Sólo en este sentido se podrá hablar de una conciencia objetante, impugnante y movilizadora del Buen Combate. El resto es el pecado del liberalismo; o el temor de los cobardes; o el conformarse cada vez con menos de los tibios; o el acomodarse en la derrota para conservar el puesto; o el tirar la toalla antes de que la lid acabe.

No será el liberalismo católico el que venga a darnos lecciones de resistencia al poder. Tampoco nos vanagloriamos de ser nosotros paradigmas de conductas. Pero la Iglesia, “columna y sostén de la Fe” (I Timoteo 3,15), Mater et Magistra y Esposa del Señor, tiene un escuadrón de testigos para que nos espejemos en ellos en estas horas duras y cruciales.

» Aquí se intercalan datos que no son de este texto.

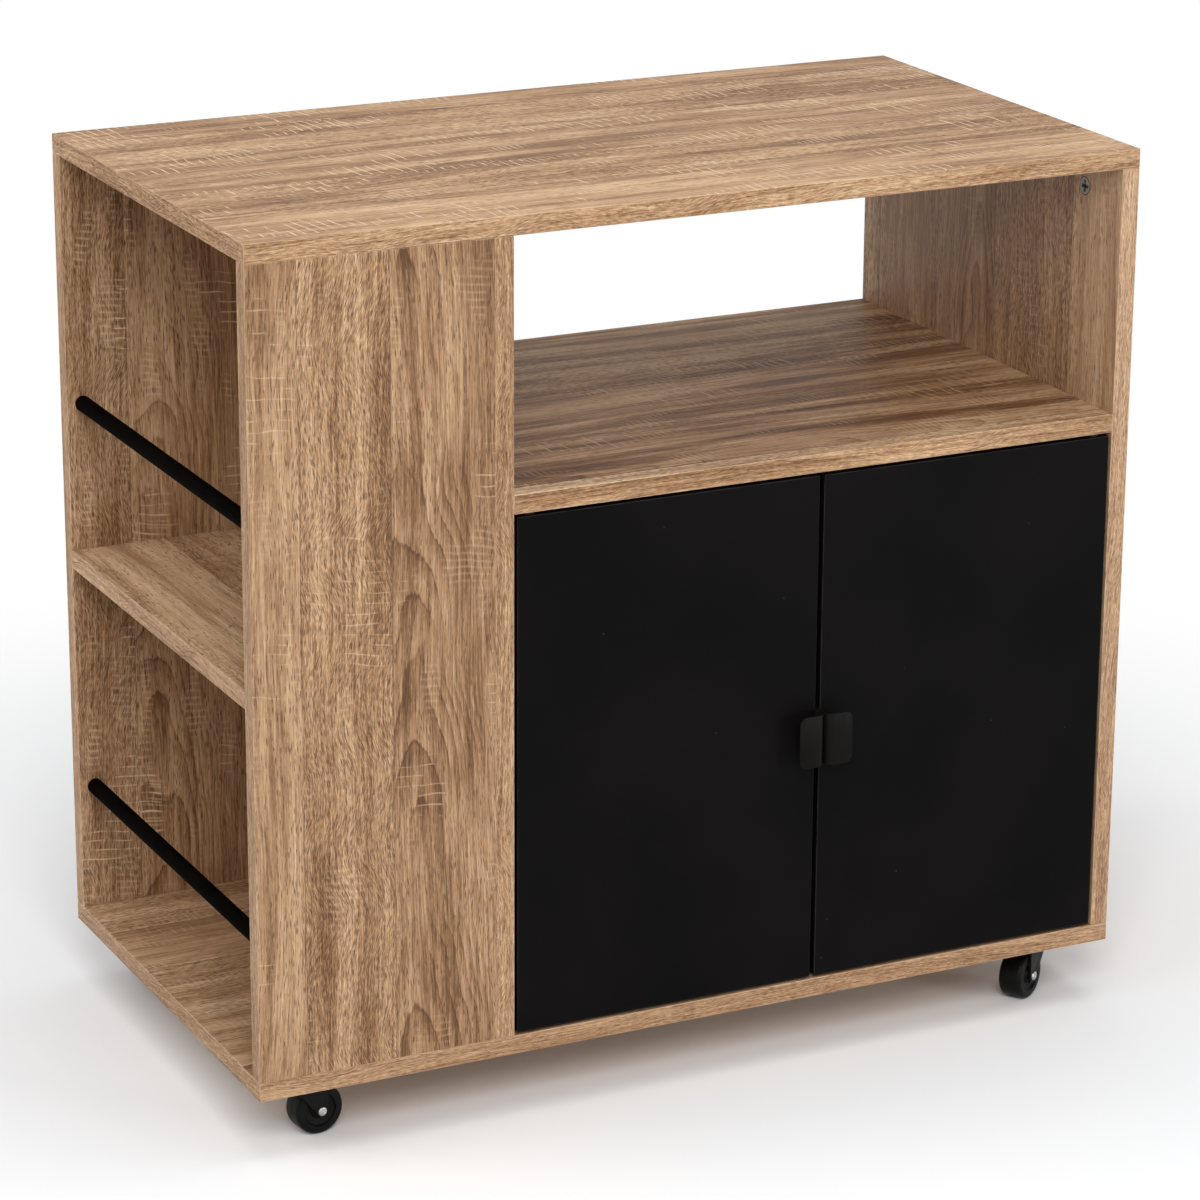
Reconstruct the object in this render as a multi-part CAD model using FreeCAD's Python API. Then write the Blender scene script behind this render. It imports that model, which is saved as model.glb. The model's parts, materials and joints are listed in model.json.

Digo la Iglesia. De pie al pronunciar su nombre y de rodillas tras pronunciarlo. Digo la Iglesia semper idem. Digo la Iglesia: Una, Santa, Católica y Apostólica. Contra ella no podrán ni han podido nunca obtener el triunfo definitivo los enemigos de la Cruz. Porque la Barca la conduce Cristo. Y Cristo navega hacia lo alto, hacia Arriba. Desde donde se sale victorioso cuando parece que  el laberinto nos tiende la más cruel encerrona.



[1] Recomendamos dos lecturas: Rafael Somoano Berdasco, Pacifismo, guerra y objeción de conciencia, a la luz de la moral católica, Madrid, Fuerza Nueva, 1978 y Gonzalo Muñiz Vega, Los objetores de conciencia, ¿delincuentes o mártires? , Madrid, Speiro, 1974.